**WHAT IS REQUIRED**.
Collect each line of the entries that holds the string "scene".

[Modeling code records]
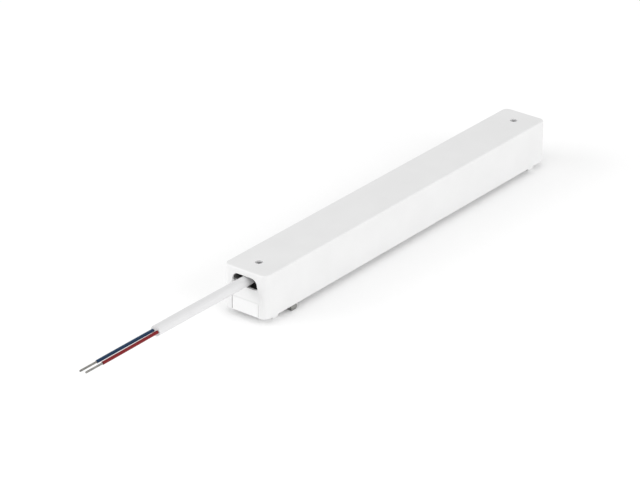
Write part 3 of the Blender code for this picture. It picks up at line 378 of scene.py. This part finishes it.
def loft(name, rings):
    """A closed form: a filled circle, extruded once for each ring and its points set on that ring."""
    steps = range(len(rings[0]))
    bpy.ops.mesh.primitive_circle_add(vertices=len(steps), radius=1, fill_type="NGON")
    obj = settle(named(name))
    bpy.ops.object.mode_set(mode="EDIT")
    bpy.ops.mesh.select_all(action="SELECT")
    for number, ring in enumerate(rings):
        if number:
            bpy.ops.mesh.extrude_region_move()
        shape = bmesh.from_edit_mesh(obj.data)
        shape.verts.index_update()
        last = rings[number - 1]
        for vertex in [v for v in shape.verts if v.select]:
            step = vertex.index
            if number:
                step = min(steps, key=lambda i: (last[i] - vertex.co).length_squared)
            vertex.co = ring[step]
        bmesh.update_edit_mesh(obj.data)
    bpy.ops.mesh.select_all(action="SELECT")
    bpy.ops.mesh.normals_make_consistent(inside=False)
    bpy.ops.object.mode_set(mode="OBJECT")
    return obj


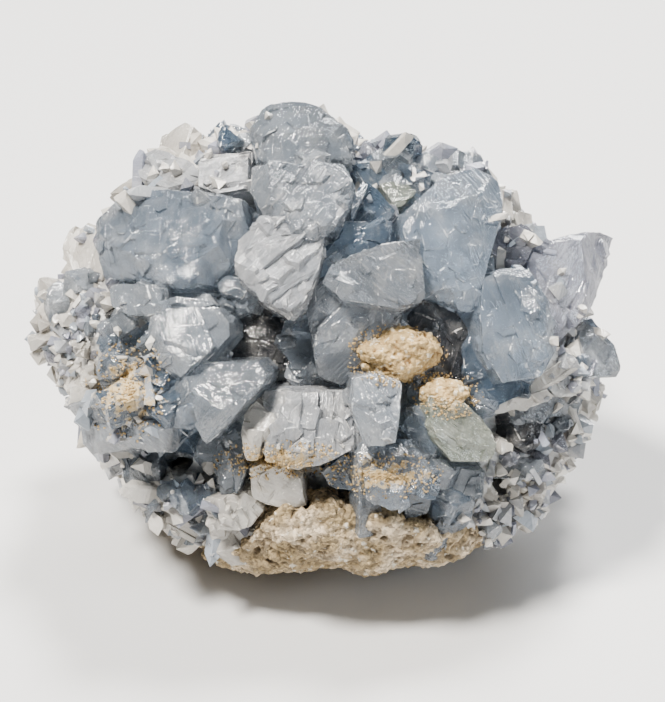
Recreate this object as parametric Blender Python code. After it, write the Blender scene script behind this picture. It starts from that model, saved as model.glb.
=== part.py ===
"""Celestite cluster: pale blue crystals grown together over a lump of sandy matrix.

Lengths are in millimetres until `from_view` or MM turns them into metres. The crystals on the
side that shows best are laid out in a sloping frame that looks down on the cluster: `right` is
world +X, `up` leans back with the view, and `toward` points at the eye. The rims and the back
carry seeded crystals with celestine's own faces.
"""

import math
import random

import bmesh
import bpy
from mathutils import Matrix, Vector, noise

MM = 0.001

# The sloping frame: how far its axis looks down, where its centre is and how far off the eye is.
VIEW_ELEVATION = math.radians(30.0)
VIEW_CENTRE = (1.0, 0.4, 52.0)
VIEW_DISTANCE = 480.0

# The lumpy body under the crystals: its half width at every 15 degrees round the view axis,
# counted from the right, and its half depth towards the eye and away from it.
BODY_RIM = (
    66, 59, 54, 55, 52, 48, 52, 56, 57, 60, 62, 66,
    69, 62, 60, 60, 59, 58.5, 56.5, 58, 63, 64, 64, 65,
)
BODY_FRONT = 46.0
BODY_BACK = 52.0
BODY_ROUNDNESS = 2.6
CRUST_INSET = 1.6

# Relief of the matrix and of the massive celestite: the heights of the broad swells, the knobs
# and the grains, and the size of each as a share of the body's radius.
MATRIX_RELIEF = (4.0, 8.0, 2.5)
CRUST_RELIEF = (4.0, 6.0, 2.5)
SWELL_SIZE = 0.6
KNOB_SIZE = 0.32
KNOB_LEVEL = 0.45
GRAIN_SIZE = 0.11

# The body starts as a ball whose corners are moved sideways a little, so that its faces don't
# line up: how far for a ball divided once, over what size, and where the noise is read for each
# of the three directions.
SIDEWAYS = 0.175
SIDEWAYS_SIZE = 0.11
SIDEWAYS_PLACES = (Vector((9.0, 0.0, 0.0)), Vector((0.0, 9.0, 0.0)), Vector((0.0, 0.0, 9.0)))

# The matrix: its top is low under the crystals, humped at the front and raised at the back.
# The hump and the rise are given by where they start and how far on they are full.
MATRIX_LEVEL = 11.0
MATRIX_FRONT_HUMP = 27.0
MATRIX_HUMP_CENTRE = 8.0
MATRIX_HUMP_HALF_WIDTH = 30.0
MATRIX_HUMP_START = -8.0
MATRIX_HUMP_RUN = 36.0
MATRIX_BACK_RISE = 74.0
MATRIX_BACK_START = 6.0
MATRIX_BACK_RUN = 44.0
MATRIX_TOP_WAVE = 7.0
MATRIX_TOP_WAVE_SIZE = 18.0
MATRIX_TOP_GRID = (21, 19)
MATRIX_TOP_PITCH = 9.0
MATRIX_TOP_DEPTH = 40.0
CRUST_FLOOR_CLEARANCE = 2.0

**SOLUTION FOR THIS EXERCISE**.
Write part 3 of the Blender code for this picture. It picks up at line 378 of scene.py. This part finishes it.
Recreate this object as parametric Blender Python code. After it, write the Blender scene script behind this picture. It starts from that model, saved as model.glb.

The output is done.